Saturday, 30 September 2017

Clacton-on-Sea - Kiss me quick

3. Clacton-on-Sea 

Clacton has it all; a pier, arcades, a golf course, seagulls that form up as squadrons to descend on waste bins, caravan parks and even an airfield. The Clacton Air Show, for which we were too early, takes place in August




Developer Peter Bruff founded Clacton as a seaside town before he moved up the coast to make a start on Frinton. Originally the main means of admission to Clacton to was by sea; steamships operated by the Woolwich Steam Packet Company docked from 1871 at Clacton Pier.

This is London’s Blackpool

Butlin's first holiday camp opened at Skegness in 1936 was followed by Clacton, two years later. The camp closed on the outbreak of war in 1939 and was immediately taken over by the Army. It was intended to use the site for housing prisoners of war and barbed wire and floodlights soon surrounded the camp, much to the anger of local residents who feared the lights would attract the enemy.

Clacton’s camp was sadly closed 1983 when, due our discovery of Spain and British holidaymakers made a mass exodus to the Costa Brava.

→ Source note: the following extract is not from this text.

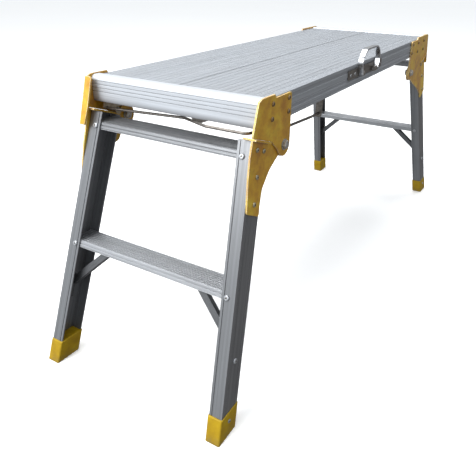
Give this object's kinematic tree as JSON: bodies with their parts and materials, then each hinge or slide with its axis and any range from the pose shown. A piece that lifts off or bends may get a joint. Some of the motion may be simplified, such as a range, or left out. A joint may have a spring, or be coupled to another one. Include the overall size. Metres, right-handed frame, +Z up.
{
  "type": "folding work platform",
  "caption": "Low folding work platform: ribbed aluminium deck on splayed leg frames with a step at each end, yellow hinge brackets, rubber feet and a carry handle.",
  "frame": {"origin": "on the floor under the centre of the deck", "axes": "+X along the deck towards end B, +Y across the deck, +Z up"},
  "size_m": [1.2358, 0.3948, 0.526],
  "materials": {
    "ribbed_aluminium": "mill finish extrusion, fine ribs along the deck",
    "extruded_aluminium": "mill finish extrusion, satin with die lines",
    "rivet_aluminium": "dull",
    "yellow_coat": "semi-gloss powder coat on pressed steel",
    "yellow_rubber": "matt moulded",
    "chrome": "bright plated",
    "zinc_steel": "zinc plated"
  },
  "bodies": {
    "deck": {"deck_plank_left": "ribbed_aluminium", "deck_plank_right": "ribbed_aluminium", "end_profile_a": "extruded_aluminium", "end_profile_b": "extruded_aluminium", "platform_bracket_a_left": "yellow_coat", "platform_bracket_a_right": "yellow_coat", "platform_bracket_b_left": "yellow_coat", "platform_bracket_b_right": "yellow_coat", "platform_bracket_rivets": "rivet_aluminium", "pivot_bolts": "zinc_steel", "pivot_nuts": "zinc_steel", "latch_guide_pins": "zinc_steel", "wire_guide_a": "zinc_steel", "wire_guide_b": "zinc_steel", "wire_tab_a": "zinc_steel", "wire_tab_b": "zinc_steel", "handle_plate": "zinc_steel", "handle_plate_rivets": "rivet_aluminium"},
    "leg_a": {"stile_a_left": "extruded_aluminium", "stile_a_right": "extruded_aluminium", "foot_a_left": "yellow_rubber", "foot_a_right": "yellow_rubber", "brace_a_left": "extruded_aluminium", "brace_a_right": "extruded_aluminium", "leg_bracket_a_left": "yellow_coat", "leg_bracket_a_right": "yellow_coat", "top_rail_a": "extruded_aluminium", "step_a": "extruded_aluminium", "leg_bracket_rivets_a": "rivet_aluminium", "frame_rivets_a": "rivet_aluminium", "foot_rivets_a": "rivet_aluminium"},
    "leg_b": {"stile_b_left": "extruded_aluminium", "stile_b_right": "extruded_aluminium", "foot_b_left": "yellow_rubber", "foot_b_right": "yellow_rubber", "brace_b_left": "extruded_aluminium", "brace_b_right": "extruded_aluminium", "leg_bracket_b_left": "yellow_coat", "leg_bracket_b_right": "yellow_coat", "top_rail_b": "extruded_aluminium", "step_b": "extruded_aluminium", "leg_bracket_rivets_b": "rivet_aluminium", "frame_rivets_b": "rivet_aluminium", "foot_rivets_b": "rivet_aluminium"},
    "handle": {"handle_bail": "chrome"},
    "release_a": {"release_wire_a": "zinc_steel", "latch_plate_a_left": "zinc_steel", "latch_plate_a_right": "zinc_steel"},
    "release_b": {"release_wire_b": "zinc_steel", "latch_plate_b_left": "zinc_steel", "latch_plate_b_right": "zinc_steel"}
  },
  "joints": [
    {"name": "leg_a_fold", "type": "hinge", "parent": "deck", "child": "leg_a", "pos_m": [-0.376, 0, 0.421], "axis": [0, -1, 0], "range_deg": [0, 112]},
    {"name": "leg_b_fold", "type": "hinge", "parent": "deck", "child": "leg_b", "pos_m": [0.324, 0, 0.421], "axis": [0, 1, 0], "range_deg": [0, 109]},
    {"name": "handle_swing", "type": "hinge", "parent": "deck", "child": "handle", "pos_m": [-0.0245, -0.1726, 0.479], "axis": [1, 0, 0], "range_deg": [0, 175]},
    {"name": "release_a_pull", "type": "slide", "parent": "deck", "child": "release_a", "axis": [-1, 0, 0], "range_m": [0, 0.006], "stiffness_N_per_m": 400},
    {"name": "release_b_pull", "type": "slide", "parent": "deck", "child": "release_b", "axis": [1, 0, 0], "range_m": [0, 0.006], "stiffness_N_per_m": 400}
  ]
}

At the time Clacton employed over 900 seasonal staff with a further 67 permanent workers.
However a buyer was found in the form of a company called Amusement Enterprises, sadly the new venture only lasted 4 months.

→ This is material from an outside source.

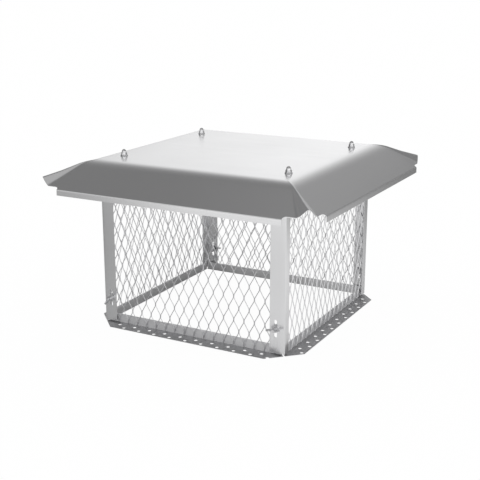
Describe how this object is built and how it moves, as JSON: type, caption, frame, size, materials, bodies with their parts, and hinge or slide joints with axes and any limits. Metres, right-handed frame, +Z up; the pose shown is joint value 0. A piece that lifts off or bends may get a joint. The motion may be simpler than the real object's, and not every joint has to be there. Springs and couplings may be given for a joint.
{
  "type": "chimney cap",
  "caption": "Square stainless chimney cap: folded lid with pinched corners on bent posts, around an expanded metal cage on perforated base angles.",
  "frame": {"origin": "on the ground under the middle of the cage, at the bottom of the base angles", "axes": "+Z up through the lid, X along the front base angle, Y from the front wall to the back wall"},
  "size_m": [0.6296, 0.6296, 0.3712],
  "materials": {
    "stainless_sheet": "mill finish stainless sheet, soft and slightly wavy",
    "expanded_stainless": "raised expanded stainless, matte cut edges",
    "fastener_steel": "plain stainless fasteners",
    "polished_steel": "bright domed cap nuts"
  },
  "bodies": {
    "root": {"lid": "stainless_sheet", "post_front_left": "stainless_sheet", "post_front_right": "stainless_sheet", "post_back_right": "stainless_sheet", "post_back_left": "stainless_sheet", "base_angle_front": "stainless_sheet", "base_angle_right": "stainless_sheet", "base_angle_back": "stainless_sheet", "base_angle_left": "stainless_sheet", "mesh_front": "expanded_stainless", "mesh_right": "expanded_stainless", "mesh_back": "expanded_stainless", "mesh_left": "expanded_stainless", "lid_bolt_front_left": "fastener_steel", "lid_bolt_front_right": "fastener_steel", "lid_bolt_back_right": "fastener_steel", "lid_bolt_back_left": "fastener_steel", "lid_washer_front_left": "fastener_steel", "lid_washer_front_right": "fastener_steel", "lid_washer_back_right": "fastener_steel", "lid_washer_back_left": "fastener_steel", "cap_nut_front_left": "polished_steel", "cap_nut_front_right": "polished_steel", "cap_nut_back_right": "polished_steel", "cap_nut_back_left": "polished_steel", "leg_bolt_front_left": "fastener_steel", "leg_bolt_front_right": "fastener_steel", "leg_bolt_back_right": "fastener_steel", "leg_bolt_back_left": "fastener_steel", "mesh_washer_front_left": "fastener_steel", "mesh_washer_front_right": "fastener_steel", "mesh_washer_back_right": "fastener_steel", "mesh_washer_back_left": "fastener_steel", "leg_washer_front_left": "fastener_steel", "leg_washer_front_right": "fastener_steel", "leg_washer_back_right": "fastener_steel", "leg_washer_back_left": "fastener_steel", "wing_nut_front_left": "fastener_steel", "wing_nut_front_right": "fastener_steel", "wing_nut_back_right": "fastener_steel", "wing_nut_back_left": "fastener_steel"}
  },
  "joints": []
}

The place does have an exuberant atmosphere. And if you keep your eyes peeled some wonderful 1930’s architecture, one instance being the Gentlemen’s Toilets on the Pier – huge and all tiled and ceramic like the nave of some basilica.

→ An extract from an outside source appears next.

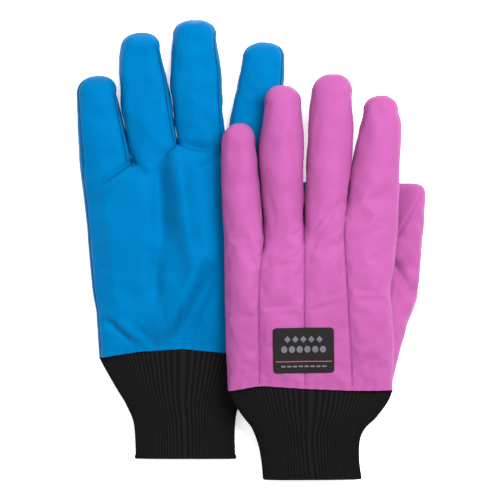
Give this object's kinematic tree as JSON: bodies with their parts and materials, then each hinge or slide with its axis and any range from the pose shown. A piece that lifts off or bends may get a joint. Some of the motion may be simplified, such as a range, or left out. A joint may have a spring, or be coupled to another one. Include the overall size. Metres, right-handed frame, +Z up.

My good friend photographer and architect conceived the idea Travels with My Architect. It was and is a series of seaside jaunts where Trevor with cameras and I, with Moleskine and pens visit the offbeat parts of the Essex, Suffolk and Kent and get the place down on paper and film.  We seek out the unusual, outré, and idiosyncratic bits of any place where we end up.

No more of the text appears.